Tommy Wirkola’s movie “lurches” because there are a stunning number of starts and stops. We pause meet the estranged couple (Alex Hassell and Alexis Louder), Trudy’s parents, who re-unite to take her to this gated mansion full of vile one percenters. We meet the shrill sister of the husband (Edi Paterson), her vapid actor-hunk beau (Cam Gigandet, damned funny), her obnoxious rich “influencer” teen (Alexander Elliot).
The film spends time establishing and over-establishing the back-stabbing family dynamic, with most of them taking their queues from ruthless and foul-mouthed patriarch (Beverly D’Angelo, also funny).
But they’ve barely put the “I still believe” Trudy to bed when Santa shows up, complaining about reindeer and when and where they poop, and starts working his magic. He’s barely raided the bar when all hell breaks loose and a team of eight killer commandos slaughter the staff — the armed and the unarmed — and take the place over.
We’ve already lost track of the body count when John Leguizamo makes his entrance as their leader, the “Mr. Scrooge” who code-named his murderous minions Sugar Plum, Krampus and the like.
“Bah humbug, Mother F—–s!”
As Santa tries to “not get involved” and just be on his way, he must face the pangs of conscience that call for him to help the only real “innocent” in all this — Trudy — and his own past and present.
And the viewer has to decide how far down this rabbit hole of grisly “comic” violence we want to go with the fat man and his increasingly blood-spattered white beard.
Leguizamo makes a decent villain, properly pissed-off at having his cunning plan interrupted, absolutely furious that some of those who survive Santa’s first wave of kidnapper purges start to believe in “Christmas magic.”
Harbour summons up a droll, modern-world weariness and grim and violent sense of purpose in this drunk whose origin story involved spilling a lot of blood the ancient Scandinavian way.
The jolly man can take a beating, and a stabbing and strangling or three, and keeps coming back for more.

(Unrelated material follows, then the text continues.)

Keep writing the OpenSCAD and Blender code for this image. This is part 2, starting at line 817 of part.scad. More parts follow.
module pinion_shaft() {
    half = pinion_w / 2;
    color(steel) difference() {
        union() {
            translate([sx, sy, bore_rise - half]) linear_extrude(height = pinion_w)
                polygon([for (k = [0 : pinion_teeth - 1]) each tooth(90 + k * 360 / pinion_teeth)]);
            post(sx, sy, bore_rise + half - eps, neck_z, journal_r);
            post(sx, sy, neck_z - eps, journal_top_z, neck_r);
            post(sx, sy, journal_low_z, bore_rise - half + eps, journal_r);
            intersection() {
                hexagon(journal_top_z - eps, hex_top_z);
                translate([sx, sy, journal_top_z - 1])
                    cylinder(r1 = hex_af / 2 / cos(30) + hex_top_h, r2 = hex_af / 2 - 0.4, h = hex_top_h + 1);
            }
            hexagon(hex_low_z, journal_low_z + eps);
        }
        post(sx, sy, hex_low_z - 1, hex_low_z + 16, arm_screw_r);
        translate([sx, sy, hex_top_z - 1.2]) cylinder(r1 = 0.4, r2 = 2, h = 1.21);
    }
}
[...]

The “Home Alone” references set up some amusing booby-trapping with terminal blood-letting as its pay-off.
But all this lurching from Trudy’s true belief and her willingness to risk “the naughty list” by lapsing into profanity and helping help Santa creatively slaughter the slaughterers gets to be a bit much. There’s something discomforting about this particular sentiment mixed with senseless violence.
That slows the picture to an action-beat followed by a dead-pause rhythm that kills the pacing and kind of spoils “the fun.”
Because when you pause to pick up what some of the less interesting characters (and blander actors) are doing, one can’t help think of this week’s, or last week’s or the week before’s mass shooting and wonder if it’s just “greed” that has Santa burnt out.
One can join in the chuckleheaded chuckling over “Violent Night” only as long as you don’t think of how repellent it is, and wonder what the hell it is you’re laughing about.
It’s not really a holiday action movie “escape” when you’re not really escaping the gruesome gore and inhumanity the movie is all-too-giddy about showcasing.
Rating: R (Some Sexual References|Language Throughout|Strong Bloody Violence)
Cast: David Harbour, Beverly D’Angelo, Cam Gigandet, Alex Hassell, Edi Patterson, Alex Hassell, Alexis Louder, Leah Brady, Mitra Suri, Stephanie Sy, Alexander Elliot and John Leguizamo.
Credits: Directed by Tommy Wirkola, scripted by Pat Casey and Worm Miller. A Universal release.